Five enterprises represent the type of operations coveted by many California politicians — “green” companies — namely DayStar Technologies, Vetrazzo, SMA America LLC, Enfinity Corp., and Power-One. Those companies have opted for Georgia, Arizona, Colorado and an apparently as-yet-undetermined “overseas location.”

But wasn’t California supposed be the goldenest of golden states for environmentally sensitive companies? If the incentivizing, subsidizing, speechifying and blandishments fail to keep companies from abandoning the state — or establishing their new operations elsewhere — what does that suggest about the federal government pursuing the same policies?

California’s unemployment rate in September was 12.4 percent.

More from Jan Norman, The Orange County Register’s columnist on small business:

Here’s the website of ”Yes on 23,”, the California Jobs Initiative, to suspend California’s global warming mandates until the state’s economy and employment recover.

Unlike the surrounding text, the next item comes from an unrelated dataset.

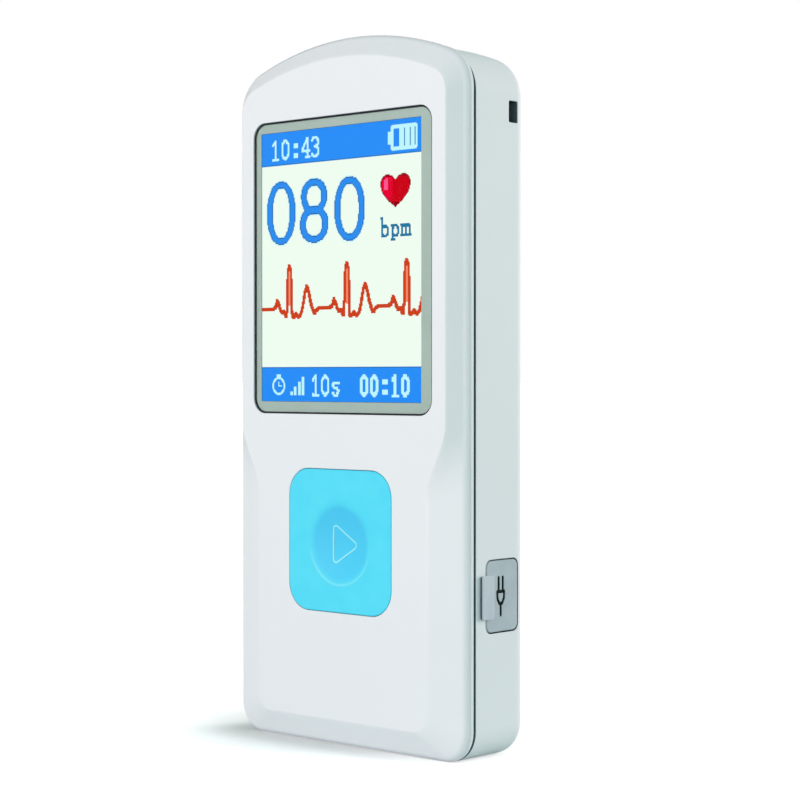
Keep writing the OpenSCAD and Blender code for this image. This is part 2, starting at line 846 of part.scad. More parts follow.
// Push-on rings that hold the studs
module electrode_clips() {
    color("#b9bec2") for (p = contacts) difference() {
        rod(p, clip_r, back_in_y - clip_t, back_in_y);
        rod(p, stud_r, back_in_y - clip_t - over, back_in_y + over);
    }
}

// Bent leaves that carry the signal from each stud to the board: a foot, an arch and a crest at the stud
module contact_springs() {
    foot_y = board_back_y + spring_t / 2;
    crest = [stud_end_y - spring_t / 2 - spring_crest_r, -0.2];
    arch_z = 1.2;
    path = concat(
        [[foot_y, -2.6]],
        arc([foot_y + spring_bend, arch_z], spring_bend, 180, 90, 5),
        arc([foot_y + 2.6, arch_z], spring_bend, 90, -20, 7),
        arc(crest, spring_crest_r, 40, -60, 6)
    );
    color("#d9b45a") for (p = contacts) translate([p.x, 0, p.y])
        side_slab(-spring_w / 2, spring_w / 2) polygon(band(path, spring_t));
}

// ---- Fasteners ----

// A pan-head screw along Y with its head at the back and a cross recess
module pan_screw(at, shank_r, len, top_r, top_h, seat_y) {
    slot = [top_r * 1.2, top_h, top_r * 0.28];
    difference() {
        union() {
            rod(at, shank_r, seat_y - len, seat_y + 0.2);
            rod(at, top_r, seat_y, seat_y + top_h);
        }
        for (turn = [0, 90]) translate([at.x, seat_y + top_h * 0.4, at.y]) rotate([0, turn, 0])
            translate([-slot.x / 2, 0, -slot.z / 2]) cube(slot);
    }
}

module housing_screws() {
    color("#b4b9bd") for (p = case_screws) pan_screw(p, screw_r, screw_len, head_r, head_h, head_seat_y);
}

module board_screws() {
    color("#b4b9bd") for (p = board_screw_at)
        pan_screw(p, board_screw_r, board_screw_len, 1.5, 0.9, board_back_y);
}

front_shell();
rear_shell();
display_lens();
lens_mask();
lens_tape();
display_gasket();
lcd_panel();
lcd_tray();
lcd_ribbon();
ribbon_socket();
lcd_holder();
main_board();
processor_chip();
amplifier_chip();
memory_chip();
wireless_module();
crystal();
small_parts();
start_button();
switch_base();
switch_frame();
switch_plunger();
usb_socket();
usb_tongue();
port_cover();
port_strap();
battery_cell();
battery_board();
battery_pad();
lead_positive();
lead_negative();
electrode_upper();
electrode_left();
electrode_right();
electrode_clips();
contact_springs();
housing_screws();
board_screws();
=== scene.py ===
from math import atan2, cos, degrees, hypot, pi, radians, sin, sqrt, tan

import bmesh
import bpy
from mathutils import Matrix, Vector


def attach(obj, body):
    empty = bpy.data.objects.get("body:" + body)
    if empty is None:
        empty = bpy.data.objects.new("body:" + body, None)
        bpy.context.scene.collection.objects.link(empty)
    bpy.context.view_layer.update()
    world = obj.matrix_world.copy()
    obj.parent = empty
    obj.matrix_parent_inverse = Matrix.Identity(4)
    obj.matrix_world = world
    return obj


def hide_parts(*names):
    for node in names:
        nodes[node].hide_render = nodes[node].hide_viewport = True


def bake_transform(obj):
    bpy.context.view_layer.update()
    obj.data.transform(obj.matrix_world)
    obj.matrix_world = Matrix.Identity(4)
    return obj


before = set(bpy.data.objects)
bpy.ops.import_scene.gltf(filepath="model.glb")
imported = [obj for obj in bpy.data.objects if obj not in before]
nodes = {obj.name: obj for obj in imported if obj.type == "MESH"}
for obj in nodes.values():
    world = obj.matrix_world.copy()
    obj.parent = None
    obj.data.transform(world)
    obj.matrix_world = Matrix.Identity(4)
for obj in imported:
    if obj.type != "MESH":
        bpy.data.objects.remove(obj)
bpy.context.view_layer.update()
mm = 0.001  # the lists below are in millimetres, in the row frame
print("frame loaded:", len(nodes), "solids")

# Outlines that the case shares with the solids
caseShape = {"width": 45, "height": 101.6, "corner": 4.5, "shoulder": 6, "arch": 52, "rearDrop": 0.5}
panelShape = {"topWidth": 40, "lowWidth": 33.1, "corner": 2.2, "shoulder": 3.6, "topGap": 3, "footGap": 3.9,
              "waistLow": 36, "waistHigh": 46.5}
levels = {"front": -7.5, "frontInside": -6.1, "frontRim": -4.35, "rearRim": -3.95, "backInside": 5.9,
          "shellBack": 7.3, "back": 7.5}


class Wire:
    # wraps an output socket, so that maths on it adds Math nodes
    def __init__(self, tree, socket=None):
        self.tree, self.socket = tree, socket

    def node(self, kind, settings=None, inputs=None, output=0):
        made = self.tree.nodes.new("ShaderNode" + kind)
        for name, value in (settings or {}).items():
            if name == "stops":
                for i, (place, colour) in enumerate(value):
                    stop = made.color_ramp.elements[i] if i < 2 else made.color_ramp.elements.new(place)
                    stop.position, stop.color = place, colour
            else:
                setattr(made, name, value)
        for name, value in (inputs or {}).items():
            if isinstance(value, Wire):
                self.tree.links.new(value.socket, made.inputs[name])
            else:
                made.inputs[name].default_value = value
        return Wire(self.tree, made.outputs[output])

    def maths(self, operation, *values):
        return self.node("Math", {"operation": operation}, dict(enumerate(values)))

    def __add__(self, other):
        return self.maths("ADD", self, other)

    def __sub__(self, other):
        return self.maths("SUBTRACT", self, other)

    def __rsub__(self, other):
        return self.maths("SUBTRACT", other, self)

    def __mul__(self, other):
        return self.maths("MULTIPLY", self, other)

    def __truediv__(self, other):
        return self.maths("DIVIDE", self, other)

    def __rtruediv__(self, other):
        return self.maths("DIVIDE", other, self)

    def __pow__(self, other):
        return self.maths("POWER", self, other)

    def __abs__(self):
        return self.maths("ABSOLUTE", self)

    __radd__, __rmul__ = __add__, __mul__

    def most(self, other):
        return self.maths("MAXIMUM", self, other)

    def fraction(self):
        return self.maths("FRACT", self)

    def wave(self):
        return self.maths("SINE", self)

    def above(self, limit):
        return self.maths("GREATER_THAN", self, limit)

    def below(self, limit):
        return self.maths("LESS_THAN", self, limit)

    def over(self, low, high):  # 0 below low, 1 above high, smooth between
        return self.node("MapRange", {"interpolation_type": "SMOOTHSTEP"},
                         {"Value": self, "From Min": low, "From Max": high})

    def paint(self, bare, full):  # the colour `bare` where the value is 0 and `full` where it is 1
        return self.node("Mix", {"data_type": "RGBA"}, {0: self, 6: bare, 7: full}, 2)

    def stretched(self, x, y, z):
        return self.node("VectorMath", {"operation": "MULTIPLY"}, {0: self, 1: (x, y, z)})

    def axes(self):
        return [self.node("SeparateXYZ", None, {0: self}, axis) for axis in "XYZ"]

    def noise(self, scale, detail=2.0, rough=0.5):
        return self.node("TexNoise", None,
                         {"Vector": self, "Scale": scale, "Detail": detail, "Roughness": rough})

    def cells(self, scale):
        return self.node("TexVoronoi", None, {"Vector": self, "Scale": scale}, "Distance")

    def bump(self, depth):  # a height of 0 to 1 becomes a relief of `depth` millimetres
        return self.node("Bump", None, {"Height": self, "Strength": 1.0, "Distance": depth * mm})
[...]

In a news release, Lucy Dunn, President and CEO of the Orange County Business Council said:

Very simply, if we don’t pass Proposition 23, businesses will be forced to lay off workers so that they have the money to pay for expensive new state rules and regulations. California alone shouldn’t bear the brunt – or the cost – of fighting global warming. As a single state, we can’t solve global climate issues, and we certainly shouldn’t put people out of work at such a difficult economic time.